A “kritik,” or “K,” challenges the underlying assumption behind the Aff’s case. Generally, the Neg kritik would link the Aff idea back to sexism, ableism, the patriarchy, etc. Think of a K as someone always championing a minority group.

Topicality isn’t something the Neg team can do in every debate, but when it occurs, it’s really helpful for the Neg. When Affs argue in favor of the resolution, they have to propose a policy that fits with the resolution; if said policy isn’t topical––if it doesn’t link directly back to the resolution––then the judge must vote for the Neg by default, no matter how excellent the non-topical Aff plan is.

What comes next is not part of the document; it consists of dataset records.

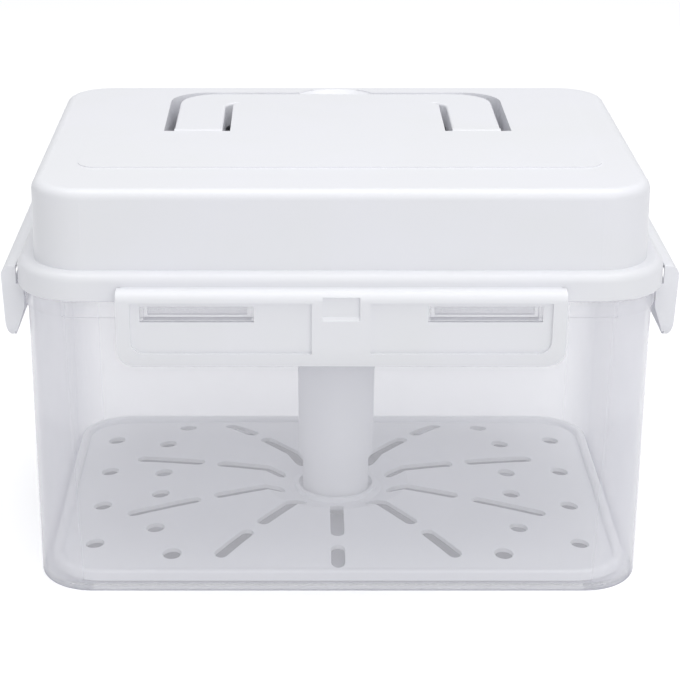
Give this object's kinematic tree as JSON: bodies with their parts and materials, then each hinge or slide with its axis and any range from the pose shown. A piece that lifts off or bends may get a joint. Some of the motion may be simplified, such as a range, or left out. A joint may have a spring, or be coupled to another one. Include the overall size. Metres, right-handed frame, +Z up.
{
  "type": "fermentation container",
  "caption": "Rectangular clear tub with a domed white lid, fold-down handle, locking side flaps and a sprung perforated press plate on a telescopic tube.",
  "frame": {"origin": "centre of the footprint, on the plane that the tub stands on", "axes": "+X along the long side, to the right as seen from the front; +Y to the back; +Z up"},
  "size_m": [0.302, 0.2176, 0.1917],
  "materials": {
    "clear_tub": "translucent polypropylene, smooth gloss",
    "lid_white": "opaque white polypropylene, soft gloss",
    "flap_white": "opaque white polypropylene, soft gloss",
    "press_white": "opaque white polypropylene, satin",
    "gasket": "translucent white silicone",
    "steel": "stainless steel wire"
  },
  "bodies": {
    "container": {"container_body": "clear_tub"},
    "lid": {"lid_shell": "lid_white", "lid_gasket": "gasket", "handle_pin_left": "steel", "handle_pin_right": "steel", "press_housing": "press_white", "housing_cap": "press_white", "press_spring": "steel"},
    "handle": {"carry_handle": "lid_white"},
    "front_latch": {"front_flap": "flap_white"},
    "back_latch": {"back_flap": "flap_white"},
    "left_latch": {"left_flap": "flap_white"},
    "right_latch": {"right_flap": "flap_white"},
    "sleeve": {"press_sleeve": "press_white"},
    "plunger": {"press_plate": "press_white", "inner_tube": "press_white"}
  },
  "joints": [
    {"name": "lid_lift", "type": "slide", "parent": "container", "child": "lid", "axis": [0, 0, 1], "range_m": [0, 0.16]},
    {"name": "handle_fold", "type": "hinge", "parent": "lid", "child": "handle", "pos_m": [0, 0.009, 0.1857], "axis": [1, 0, 0], "range_deg": [0, 90]},
    {"name": "front_flap_open", "type": "hinge", "parent": "lid", "child": "front_latch", "pos_m": [0, -0.10205, 0.1499], "axis": [-1, 0, 0], "range_deg": [0, 100]},
    {"name": "back_flap_open", "type": "hinge", "parent": "lid", "child": "back_latch", "pos_m": [0, 0.10205, 0.1499], "axis": [1, 0, 0], "range_deg": [0, 100]},
    {"name": "left_flap_open", "type": "hinge", "parent": "lid", "child": "left_latch", "pos_m": [-0.14425, 0, 0.1499], "axis": [0, 1, 0], "range_deg": [0, 100]},
    {"name": "right_flap_open", "type": "hinge", "parent": "lid", "child": "right_latch", "pos_m": [0.14425, 0, 0.1499], "axis": [0, -1, 0], "range_deg": [0, 100]},
    {"name": "press_travel", "type": "slide", "parent": "lid", "child": "plunger", "axis": [0, 0, 1], "range_m": [0, 0.08], "stiffness_N_per_m": 60, "springref_m": -0.06, "deforming": ["press_spring"]},
    {"name": "sleeve_travel", "type": "slide", "parent": "lid", "child": "sleeve", "axis": [0, 0, 1], "range_m": [0, 0.063]}
  ],
  "couplings": [
    {"joint": "sleeve_travel", "follows": "press_travel", "ratio": 0.7875}
  ]
}
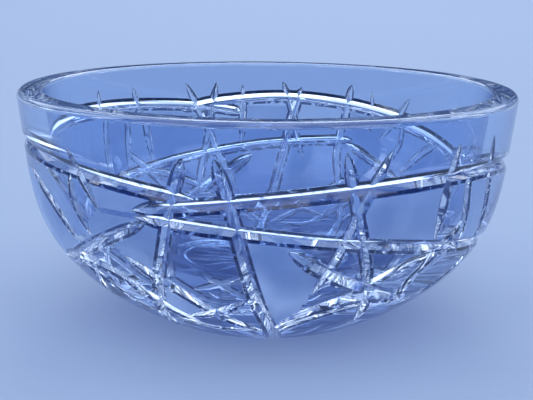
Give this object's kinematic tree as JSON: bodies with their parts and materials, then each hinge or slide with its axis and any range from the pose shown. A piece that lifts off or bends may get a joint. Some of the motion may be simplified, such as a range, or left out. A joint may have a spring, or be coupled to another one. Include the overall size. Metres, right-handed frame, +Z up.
{
  "type": "cut crystal bowl",
  "caption": "Round heavy glass bowl with a plain thick rim, a wall crossed by long V-shaped mitre cuts with satin panels between them, and a star cut under the base.",
  "frame": {"origin": "centre of the foot ring, on the surface that the bowl stands on", "axes": "+Z up through the bowl's axis, -Y towards the side that the picture shows, +X to the right seen from that side"},
  "size_m": [0.2, 0.2, 0.092],
  "materials": {
    "crystal": "clear polished lead crystal with mitre cuts and some satin panels"
  },
  "bodies": {
    "root": {"bowl": "crystal"}
  },
  "joints": []
}
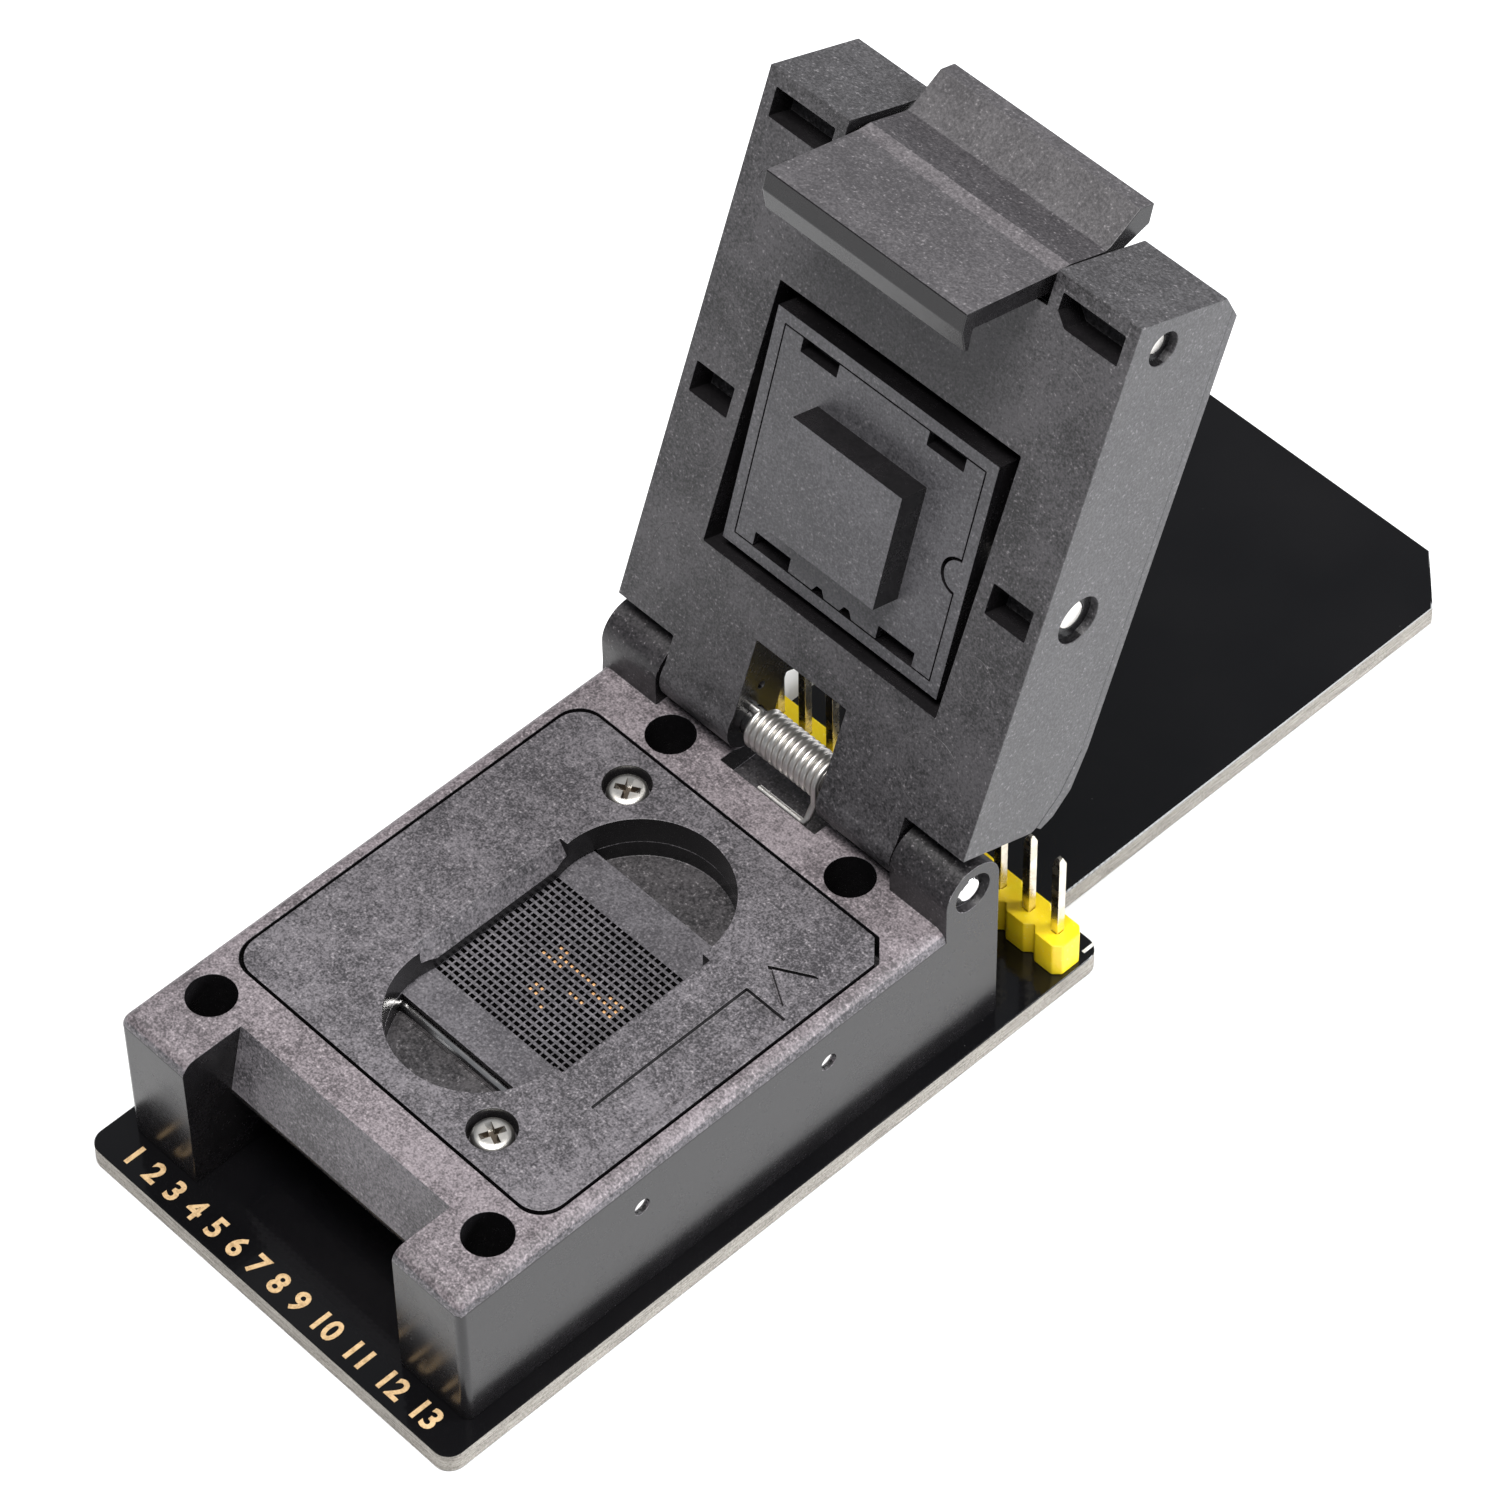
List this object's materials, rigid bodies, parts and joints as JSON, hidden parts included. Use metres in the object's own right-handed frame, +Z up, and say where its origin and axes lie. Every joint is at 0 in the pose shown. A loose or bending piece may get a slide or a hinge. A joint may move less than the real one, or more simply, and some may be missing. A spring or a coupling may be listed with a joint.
{
  "type": "bga programmer socket",
  "caption": "Clamshell test socket with sprung lid, latch and floating pressure plate, on a card-edge adapter board with a pin header.",
  "frame": {"origin": "on the underside of the board, below the middle of the chip nest", "axes": "+Z up, +Y from the latch end towards the hinge and the card end, +X to the right"},
  "size_m": [0.0336, 0.0961, 0.0566],
  "materials": {
    "board": "glossy solder mask, black",
    "gold": "gold plated",
    "moulding": "glass-filled, fine matt grain",
    "steel": "polished",
    "spring_steel": "drawn wire",
    "header_yellow": "satin"
  },
  "bodies": {
    "base": {"adapter_board": "board", "edge_contacts": "gold", "header_strip": "header_yellow", "header_pins": "gold", "base_housing": "moulding", "locator_insert": "moulding", "insert_screws": "steel", "contact_carrier": "moulding", "contact_pins": "gold", "float_springs": "spring_steel", "cross_pins": "steel", "hinge_pin": "steel"},
    "floating_plate": {"contact_plate": "moulding"},
    "lid": {"lid_frame": "moulding", "lid_cover": "moulding", "hinge_spring": "spring_steel", "pressure_pin": "steel", "pressure_springs": "spring_steel", "latch_pin": "steel", "latch_spring": "spring_steel"},
    "press": {"pressure_frame": "moulding", "pressure_plate": "moulding"},
    "latch": {"latch": "moulding"}
  },
  "joints": [
    {"name": "lid_hinge", "type": "hinge", "parent": "base", "child": "lid", "pos_m": [0, 0.0202, 0.0153], "axis": [1, 0, 0], "range_deg": [0, 110.8], "stiffness_Nm_per_rad": 0.006, "springref_deg": -57.3},
    {"name": "latch_pivot", "type": "hinge", "parent": "lid", "child": "latch", "pos_m": [0, 0.03525, 0.05237], "axis": [-1, 0, 0], "range_deg": [0, 18], "stiffness_Nm_per_rad": 0.001, "springref_deg": -17.19},
    {"name": "plate_rock", "type": "hinge", "parent": "lid", "child": "press", "pos_m": [0, 0.02887, 0.03362], "axis": [1, 0, 0], "range_deg": [-4.2, 0]},
    {"name": "plate_float", "type": "slide", "parent": "base", "child": "floating_plate", "axis": [0, 0, -1], "range_m": [0, 0.0003], "stiffness_N_per_m": 200, "springref_m": -0.0005, "deforming": ["float_springs"]}
  ],
  "couplings": [
    {"joint": "plate_rock", "follows": "lid_hinge", "ratio": -0.037}
  ]
}
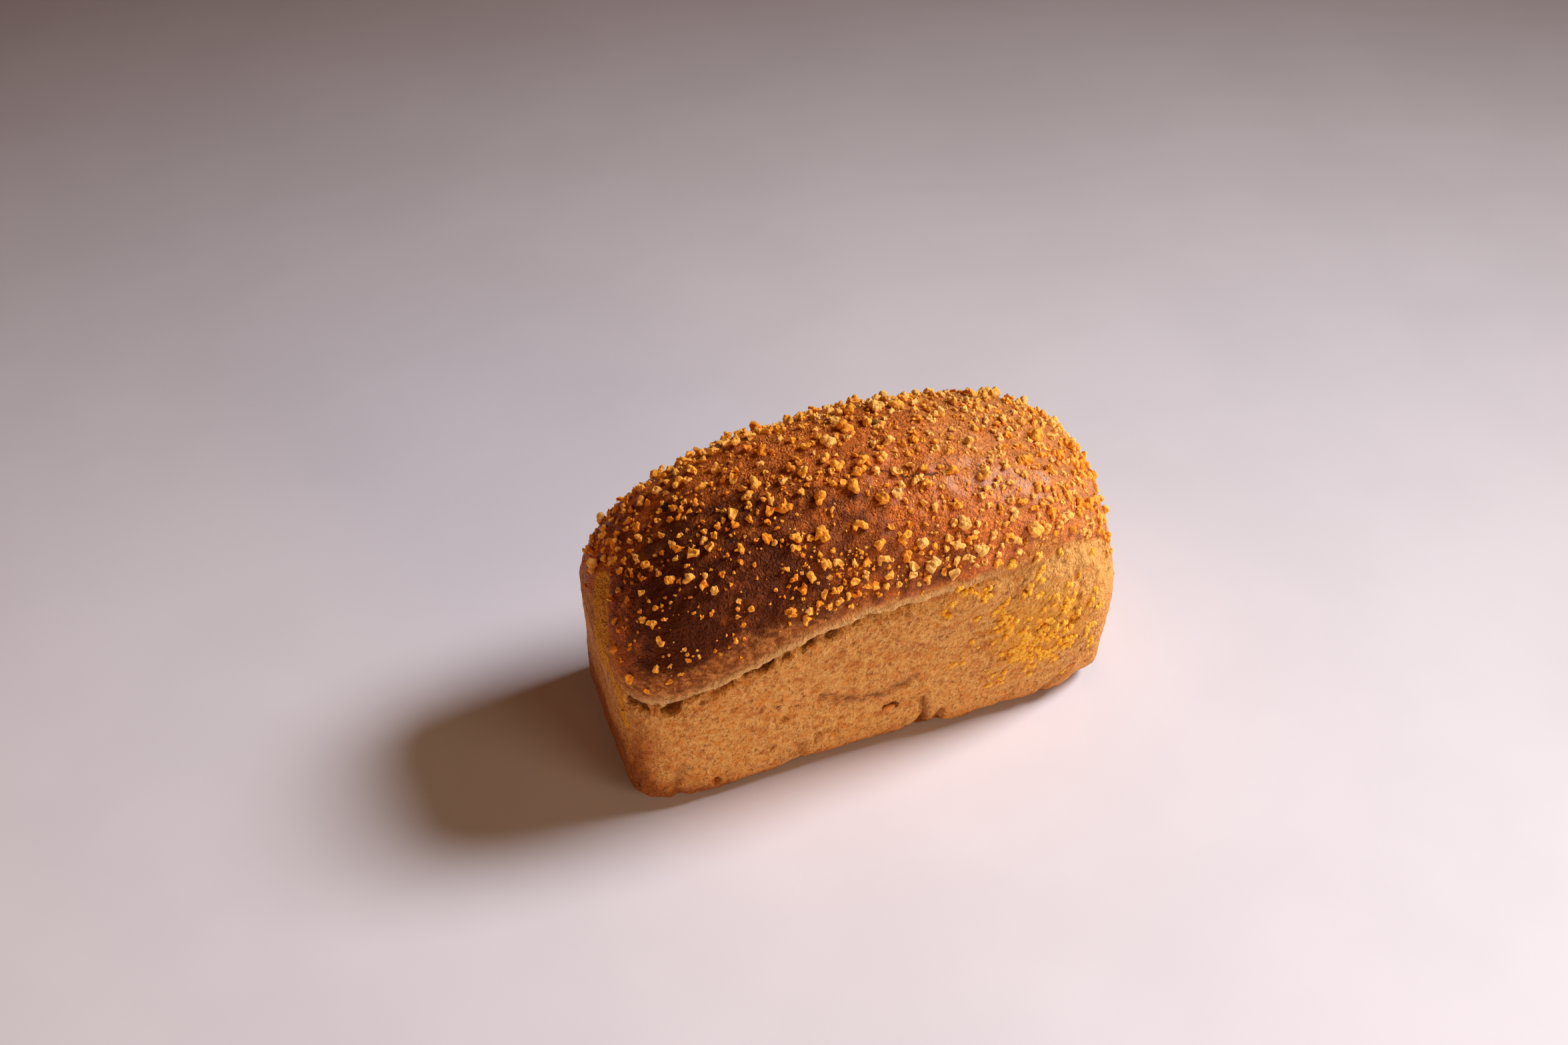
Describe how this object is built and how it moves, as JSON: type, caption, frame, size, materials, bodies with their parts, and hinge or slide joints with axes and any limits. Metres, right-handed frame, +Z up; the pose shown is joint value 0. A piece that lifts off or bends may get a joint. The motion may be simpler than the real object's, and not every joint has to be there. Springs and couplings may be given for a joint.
{
  "type": "corn bread loaf",
  "caption": "Small tin-baked corn bread loaf: flat bottom, tapered walls, a high domed crust overhanging a split in its long side, strewn with corn crumbs.",
  "frame": {"origin": "middle of the loaf's box, on the surface that it stands on", "axes": "+X along the loaf, +Z up, and the long side with the shown split faces -Y"},
  "size_m": [0.1914, 0.0906, 0.1179],
  "materials": {
    "crust": "baked crust, satin on the crown and matt on the walls",
    "corn_crumb": "toasted corn crumb, matt"
  },
  "bodies": {
    "root": {"cornbread_loaf": "crust"}
  },
  "joints": []
}
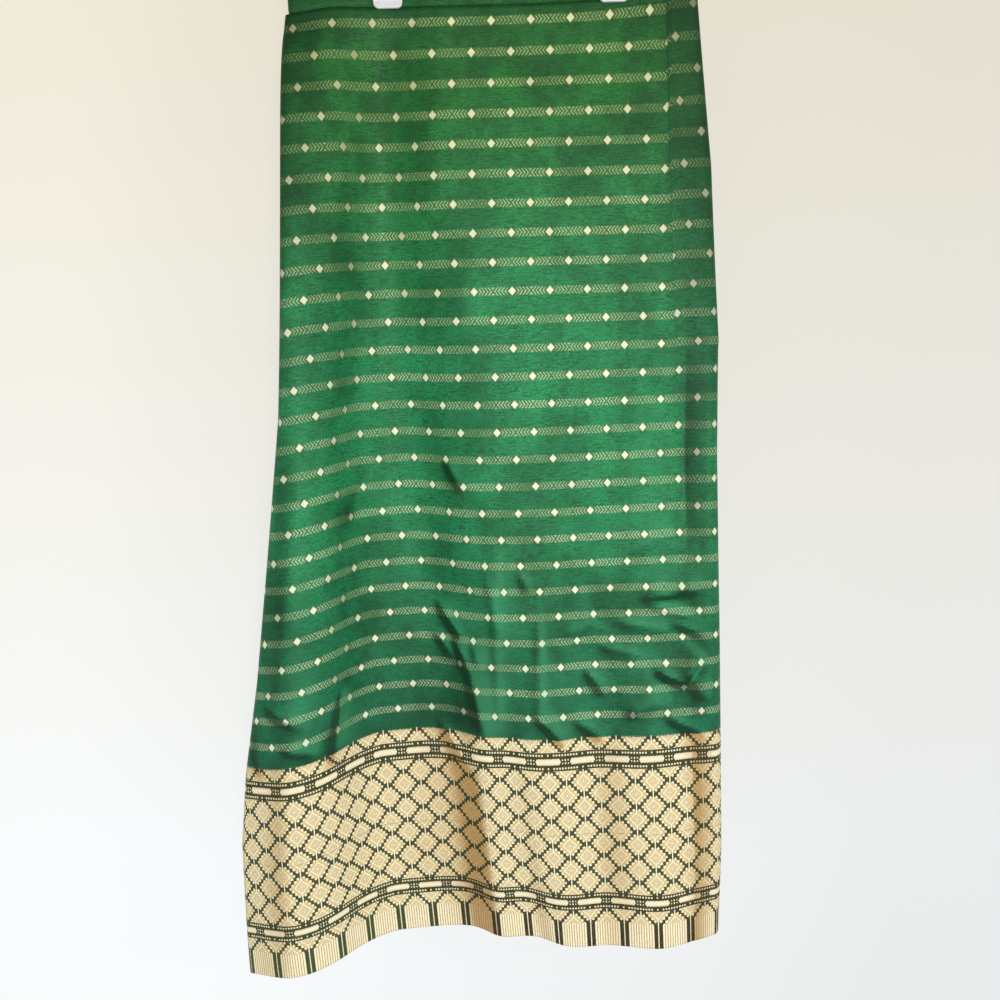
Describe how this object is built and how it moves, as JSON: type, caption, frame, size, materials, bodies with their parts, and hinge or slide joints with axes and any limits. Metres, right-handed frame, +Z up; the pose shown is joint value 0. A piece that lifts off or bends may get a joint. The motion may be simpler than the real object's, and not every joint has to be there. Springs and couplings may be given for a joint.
{
  "type": "sinh tube skirt on a clip hanger",
  "caption": "Long woven tube skirt with a patterned foot border, hung flat by its waistband from a hanger with two clips",
  "frame": {"origin": "the point inside the top of the hanger's hook that bears on a rail", "axes": "+Z up, +X to the right as the front of the skirt is seen, -Y out of the front of the skirt"},
  "size_m": [0.5166, 0.1128, 1.1221],
  "materials": {
    "body_cloth": "satin",
    "border_cloth": "satin",
    "waistband_cloth": "satin",
    "clip_plastic": "gloss",
    "hanger_metal": "polished"
  },
  "bodies": {
    "root": {"body_front": "body_cloth", "body_back": "body_cloth", "border_front": "border_cloth", "border_back": "border_cloth", "waistband": "waistband_cloth", "hanger_hook": "hanger_metal", "hanger_bar": "hanger_metal", "hanger_boss": "clip_plastic", "clip_left_front": "clip_plastic", "clip_left_back": "clip_plastic", "clip_left_slider": "clip_plastic", "clip_right_front": "clip_plastic", "clip_right_back": "clip_plastic", "clip_right_slider": "clip_plastic"}
  },
  "joints": []
}
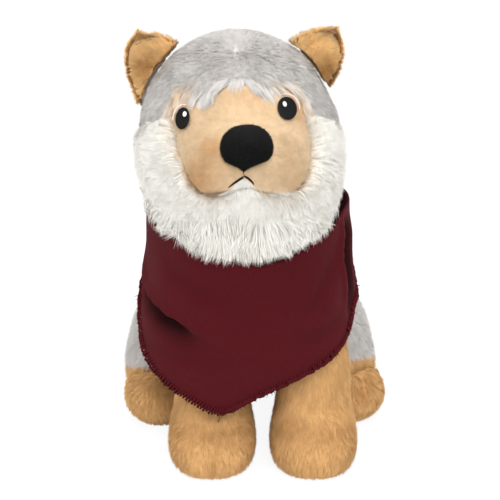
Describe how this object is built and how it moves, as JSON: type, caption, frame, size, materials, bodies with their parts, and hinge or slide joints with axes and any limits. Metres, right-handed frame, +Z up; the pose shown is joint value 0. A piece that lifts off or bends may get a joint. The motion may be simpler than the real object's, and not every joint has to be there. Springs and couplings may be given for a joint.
{
  "type": "sitting plush dog with a neck bandana",
  "caption": "Sitting long-pile plush canine with a stuffed head, torso and limbs, embroidered eyes, a curled tail and a plain triangular bandana tied behind the neck.",
  "frame": {"origin": "on the floor, below the middle of the toy's bounds in plan", "axes": "+Z up, the toy faces -Y, and +X is to the right of someone who looks at its face"},
  "size_m": [0.136, 0.1974, 0.205],
  "materials": {
    "grey_plush": "long-pile plush, light warm grey",
    "white_plush": "long-pile plush, cream white",
    "tan_plush": "short-pile plush, golden tan",
    "face_plush": "short-pile plush, pale tan",
    "black_plush": "short-pile plush, black",
    "black_thread": "satin-stitch embroidery thread",
    "white_thread": "embroidery thread",
    "polyester_filling": "loose fibre filling",
    "maroon_cloth": "thin woven cloth, matt",
    "maroon_thread": "overlock thread"
  },
  "bodies": {
    "root": {"back_panel": "grey_plush", "bandana": "maroon_cloth", "bandana_overlock": "maroon_thread", "cheek_ruff": "white_plush", "chest_panel": "white_plush", "crown_panel": "grey_plush", "face_panel": "face_plush", "head_stuffing": "polyester_filling", "left_ear_back": "grey_plush", "left_ear_lining": "face_plush", "left_eye": "black_thread", "left_eye_highlight": "white_thread", "left_eye_rim": "white_thread", "left_foreleg": "tan_plush", "left_haunch": "grey_plush", "left_hind_paw": "tan_plush", "left_mouth_stitch": "black_thread", "nose_pad": "black_plush", "philtrum_stitch": "black_thread", "right_ear_back": "grey_plush", "right_ear_lining": "face_plush", "right_eye": "black_thread", "right_eye_highlight": "white_thread", "right_eye_rim": "white_thread", "right_foreleg": "tan_plush", "right_haunch": "grey_plush", "right_hind_paw": "tan_plush", "right_mouth_stitch": "black_thread", "tail": "grey_plush", "torso_stuffing": "polyester_filling"}
  },
  "joints": []
}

When the Neg team proposes a counterplan, they’re asserting that their plan is better than both the Aff plan and the status quo. They might introduce a number of positions to counter the Aff. Basically, the Neg would say “If the Aff plan happens, then something else bad will follow. The status quo is no better than the Aff consequence, so our plan is the best.” Except, of course, they’d spread it and use fancy language.

I mentioned “impacts” a few times when I talked about Neg strategies. Anything bad that happens as a consequence of a plan is an impact. The most fundamental impact discussed in Policy debate is the “extinction impact,” which is exactly as it sounds. If such-and-such plan happens, the impact will eventually lead to global extinction. Usually, the extinction impact is global warming or nuclear war (don’t ask me how U.S. diplomacy with China could contribute to either of those outcomes).

I’ll wrap up by telling you how a debate ends. It’s amazingly simple, compared to the rest of what happens. The judge decides, based on everything I just talked about, which team has made a better case, and that team wins. It’s actually that clear-cut.

Hooray! If you’re still here, you’ve successfully educated yourself with a surface-level knowledge of Policy debate. I can’t tell you how many times I said “I regret everything” when interviewing debaters, but now you, too, can feel my pain as you struggle to grasp the concepts. I hope that you’ve somehow enjoyed reading my article. If I receive kudos, maybe I’ll force myself to write one on Public Forum debate. Maybe.